Al-Hassar or Abu Bakr Muhammad ibn Abdallah ibn Ayyash al-Hassar () was a 12th-century Moroccan mathematician. He is the author of two books Kitab al-bayan wat-tadhkar (Book of Demonstration and Memorization), a manual of calculation and Kitab al-kamil fi sinaat al-adad (Complete Book on the Art of Numbers), on the breakdown of numbers. The first book is lost and only a part of the second book remains.

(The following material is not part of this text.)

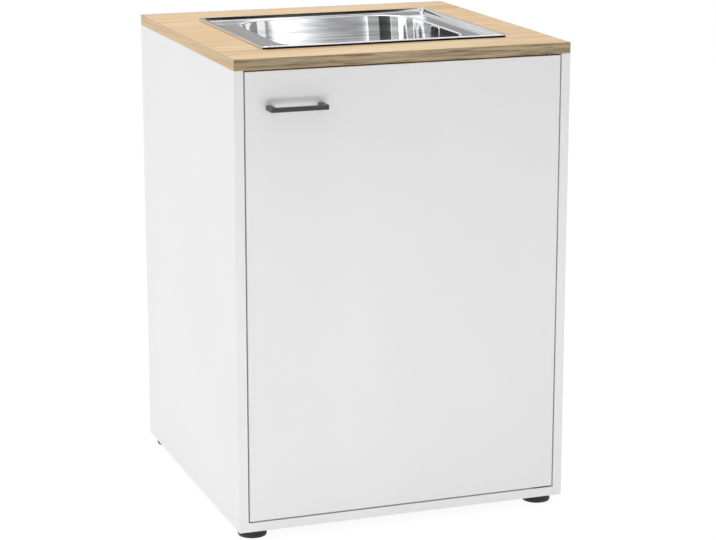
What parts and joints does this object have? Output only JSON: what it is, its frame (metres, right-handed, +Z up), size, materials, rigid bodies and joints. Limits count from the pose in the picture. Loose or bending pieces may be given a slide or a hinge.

Al-Hassar developed the modern symbolic mathematical notation for fractions, where the numerator and denominator are separated by a horizontal bar. This same fractional notation appeared soon after in the work of Fibonacci in the 13th century.

References

Further reading
Suter, Heinrich, Beitraege zur Geschichte der Mathematik und Astronomie im Islam. Nachdruck seiner Schriften aus den Jahren 1892-1922. [Contributions to the history of mathematics and astronomy in Islam. Reprint of his works from the years 1892-1922]. Hrsg. von Fuat Sezgin. Baende 1 und 2. [Ed. by Fuat Sezgin. Volumes 1 and 2] Veroeffentlichungen des Institutes fuer Geschichte der Arabisch-Islamischen Wissenschaften. Reihe B: Nachdrucke, Abteilung Mathematik, Bd. 1 [Publications of the Institute for the History of Arabic-Islamic Sciences. Series B: Section Mathematics, vol. 1] Frankfurt am Main: Institut fuer Geschichte der Arabisch- Islamischen Wissenschaften an der Johann Wolfgang Goethe-Universitaet, 1986. Band I: xiii, 761 S.; Band II: x, 724 S.

External links
Prof. Paul Kunitzsch, Al-Hassâr's Kitâb al-Bayân and the Transmission of the Hindu-Arabic Numerals  retrieved 01-09-2010)
Manuscript of Kitâb al-bayân wa-l-tadhkâr, online by Library of the University of Pennsylvania, Philadelphia  (retrieved 01-09-2010)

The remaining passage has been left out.